The phenomenon of Fifty Shakes of Grey baffles me. Critics claim the writing is insipid likened more to the musings of a teenage schoolgirl than an author whose pen has garnered international fame. Yet the books’ success is undeniable and has sent publishers of a genre historically reserved for middle-aged single women with too many cats scrambling to repackage former ‘romance’ classics, and hopeful EL James’s furiously pounding the keyboard - no pun intended.
Why I give an iota about the novels I can’t say for sure, maybe it’s their meteoric success or why a storyline that seems to epitomize what women throughout history have fought hard to overcome. What I can state emphatically is that I haven’t read the books - entirely. How the first two installments landed in my possession at all is definitive proof a higher power, and while most men would have left them on the dining room table I was intent on deciphering what makes them irresistible to so many.

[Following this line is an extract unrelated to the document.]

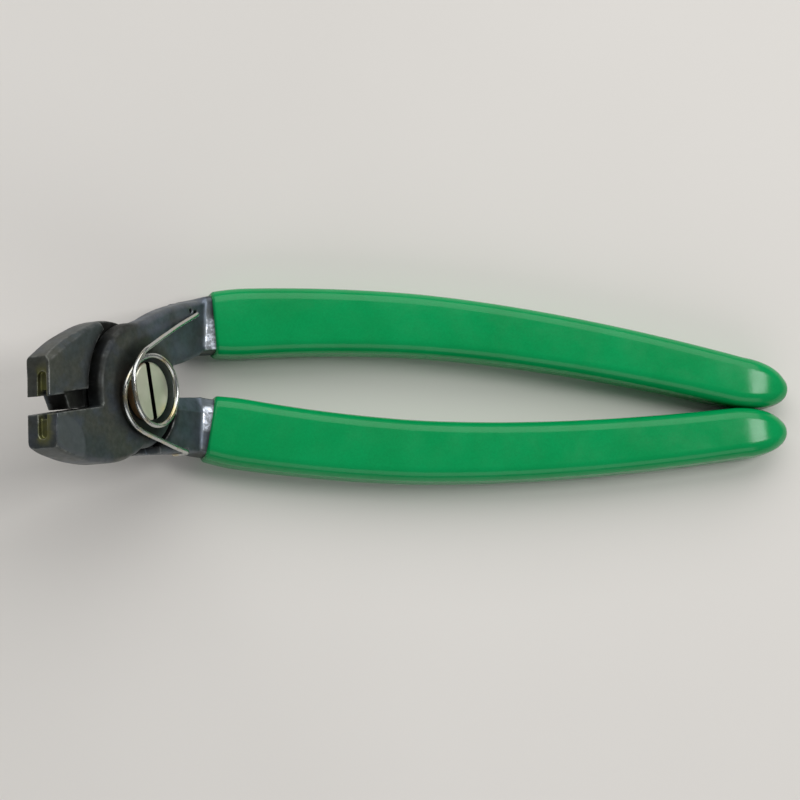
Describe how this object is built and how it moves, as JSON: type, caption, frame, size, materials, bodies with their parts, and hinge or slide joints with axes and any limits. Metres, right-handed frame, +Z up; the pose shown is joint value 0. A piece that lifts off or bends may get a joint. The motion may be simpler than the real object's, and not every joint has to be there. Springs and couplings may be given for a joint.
{
  "type": "spring-closed ring pliers",
  "caption": "Ring-closing pliers with an angled head, a notch between the jaws for an open ring, a coil return spring and dipped grips.",
  "frame": {"origin": "bottom centre of the closed tool's box, on the surface that the grips lie on", "axes": "+X from the jaws to the ends of the grips, +Y from the lower grip to the upper grip, +Z up, out of the face that carries the spring"},
  "size_m": [0.1802, 0.0466, 0.0464],
  "materials": {
    "forged_steel": "satin gunmetal forged steel",
    "nickel_plate": "satin nickel plate",
    "zinc_plate": "dull zinc plate",
    "spring_wire": "bright drawn wire",
    "green_vinyl": "glossy dipped vinyl"
  },
  "bodies": {
    "back": {"back_half": "forged_steel", "lower_grip": "green_vinyl", "pivot_screw": "nickel_plate", "pivot_washer": "zinc_plate", "pivot_nut": "zinc_plate", "return_spring": "spring_wire"},
    "front": {"front_half": "forged_steel", "upper_grip": "green_vinyl"}
  },
  "joints": [
    {"name": "pivot_hinge", "type": "hinge", "parent": "back", "child": "front", "pos_m": [-0.06506, -0.00554, 0.02213], "axis": [0.7071, 0, 0.7071], "range_deg": [0, 26], "stiffness_Nm_per_rad": 0.12, "springref_deg": -40.11, "deforming": ["return_spring"]}
  ]
}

Desiring to learn what it is about this particular flame that’s drawn so many moths I scanned the pages in search of its magic ingredients. I immediately discounted the gratuitous sex scenes out of sheer absurdity (i.e. a twenty something virgin, never kissed, but gets her world rocked right out the gates, right?!?!), and massive boredom forced me to pass over the tedious email interludes between main characters that seemed little more than filler. But buried in the final pages of book one I finally happened upon the treasure I sought. After the heroine had been submissively ass-kicked into humiliation by her billionaire masochistic boyfriend, she indignantly dumps the psychopath on the spot and leaves his mansion with these thoughts,
“I climb into the back of the car…Embarrassment and shame wash over me. I’m a complete failure. I had hoped to drag my Fifty Shades into the light, but it proved a task beyond my meager abilities.”

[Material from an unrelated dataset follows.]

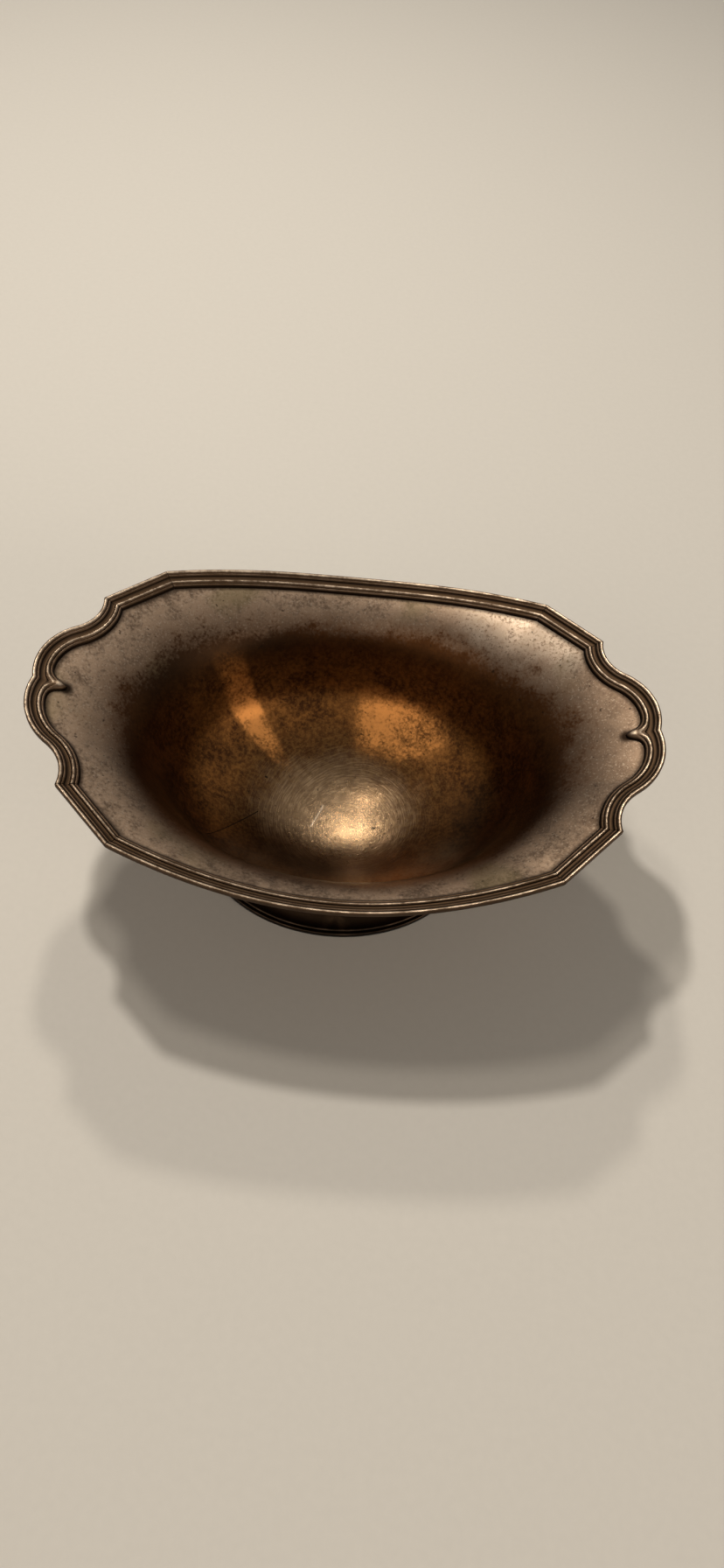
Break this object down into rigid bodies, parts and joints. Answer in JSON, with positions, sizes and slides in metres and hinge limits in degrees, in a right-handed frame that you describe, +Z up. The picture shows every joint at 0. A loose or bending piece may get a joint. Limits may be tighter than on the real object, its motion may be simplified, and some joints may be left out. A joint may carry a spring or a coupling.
{
  "type": "footed oval bowl",
  "caption": "Oval serving bowl on a low foot, with a shaped reeded rim that sweeps up to a curled point at each end.",
  "frame": {"origin": "on the table under the middle of the bowl, at the bottom centre of its box", "axes": "+X along the bowl, +Y across it, +Z up out of its mouth"},
  "size_m": [0.3048, 0.2094, 0.118],
  "materials": {
    "body": "worn silver plate over copper, brown tarnish, semi-gloss",
    "rim_mount": "worn silver plate, dark in the grooves and bright on the reeds",
    "foot": "blackened silver plate, satin"
  },
  "bodies": {
    "root": {"bowl_body": "body", "rim_side_front": "rim_mount", "rim_side_back": "rim_mount", "rim_corner_front_left": "rim_mount", "rim_corner_front_right": "rim_mount", "rim_corner_back_left": "rim_mount", "rim_corner_back_right": "rim_mount", "rim_scroll_front_left": "rim_mount", "rim_scroll_front_right": "rim_mount", "rim_scroll_back_left": "rim_mount", "rim_scroll_back_right": "rim_mount", "foot_skirt": "foot", "foot_base_wire": "foot"}
  },
  "joints": []
}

And there it was. I had followed the rose line and found the Holy Grail. Now I understood that while the sex, bondage, and carnality might have grabbed the attention of these women, what kept them turning the page was something more prfound – hope. A few weeks later this notion was confirmed when I asked a woman who had read all three books why she thought Fifty Shades of Grey was such a success,
“They give women everywhere a glimmer hope that they too can fix their man. If Anastasia can change someone as f*ed up as Christian Grey there’s hope for all of us.”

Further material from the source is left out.